Overview
- Apache Spark:
- Apache Spark is a fast and general-purpose cluster computing system. It provides high-level APIs in Java, Scala, Python, and R, making it accessible to a wide range of developers.
- Spark is designed for big data processing and analytics, offering in-memory computation for better performance compared to traditional disk-based systems.
- PySpark:
- PySpark is the Python API for Apache Spark. It allows Python developers to interface with Spark functionality and libraries, enabling them to write Spark applications using Python.
- PySpark provides a natural syntax for data manipulation, making it more accessible for Python programmers who may not be familiar with Scala or Java, the languages traditionally associated with Spark.
- Key Components:
- Spark Core: The foundational component that provides the basic functionality of Spark, including task scheduling, memory management, and fault recovery.
- Spark SQL: Allows querying structured data using SQL as well as DataFrame API.
- Spark Streaming: Enables processing live data streams.
- MLlib (Machine Learning Library): Provides machine learning algorithms and utilities.

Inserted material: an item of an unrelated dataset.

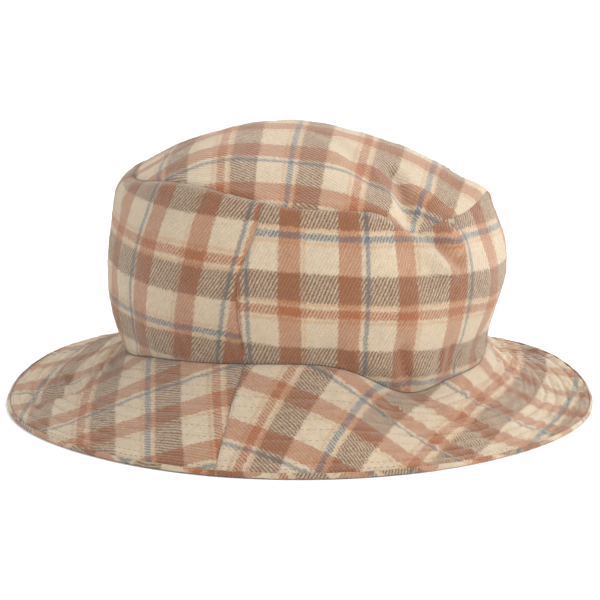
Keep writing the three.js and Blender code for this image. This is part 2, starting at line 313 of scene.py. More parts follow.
def side_relief(angle, t, points):
    """What only the crown's outer cloth does: its seams, and fine wrinkles near them."""
    from_tip, from_head = SIDE_RUN_BY_TIP * (1 - t), SIDE_RUN_BY_HEAD * t
    relief = seam_edge(from_side_seam(side, angle, t)) + seam_edge(from_tip, TIP_SEAM_DEPTH)
    relief = relief + seam_edge(from_head)
    near_seams = np.exp(-from_tip / 9) + np.exp(-from_head / 9)
    wrinkles = 0.5 * near_seams * ripple(points, 8, 5)
    wrinkles = wrinkles * held_by_seam(from_tip * 2) * held_by_seam(from_head * 2)
    return np.maximum(relief + wrinkles, DEEPEST)


def tip_relief(angle, t, points):
    """The tip's outer cloth does the same along its seam, which is alike at every angle."""
    inset = TIP_RUN * (1 - t)
    wrinkles = 0.3 * np.exp(-inset / 8) * held_by_seam(inset * 2) * ripple(points, 8, 6)
    return np.maximum(seam_edge(inset, TIP_SEAM_DEPTH) + wrinkles, DEEPEST)


GROOVE_HALF_WIDTH = 0.8
HEM_PLACE = 1.9  # where the top cloth's edge is drawn in against the rolled rim, in from the rim


def row_groove(inset):
    """How much of a stitch row's groove is at this distance in from the rim, from 0 to 1."""
    row = np.clip(np.round(inset / ROW_PITCH), 1, ROW_COUNT)
    return np.exp(-(((inset - row * ROW_PITCH) / GROOVE_HALF_WIDTH) ** 2))


def pillow(inset):
    """How far the cloth is from a stitch row on either side, from 0 at a row to 1 midway."""
    return np.sin(np.pi * inset / ROW_PITCH) ** 2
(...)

- GraphX: A graph processing library for graph-parallel computations.
- DataFrame API:
- PySpark’s DataFrame API is a key feature that allows developers to work with structured data using a programming paradigm similar to Pandas, making it easier to perform data manipulation and analysis.
- RDD (Resilient Distributed Datasets):
- RDD is the fundamental data structure in Spark. While newer APIs like DataFrame and Dataset are available, RDDs still play a crucial role, especially when dealing with low-level transformations.
- Integration with Hadoop:
- Spark can run on Hadoop Distributed File System (HDFS) and can also read data directly from Hadoop’s distributed storage system.
- Use Cases:
- PySpark is widely used for large-scale data processing, machine learning, and analytics. It’s suitable for a variety of applications, including ETL (Extract, Transform, Load) processes, data cleansing, analysis, and iterative machine learning algorithms.
In summary, PySpark is a powerful tool for processing large-scale data in a distributed computing environment, and its Python API makes it accessible to Python developers, allowing them to leverage the capabilities of Apache Spark in their applications.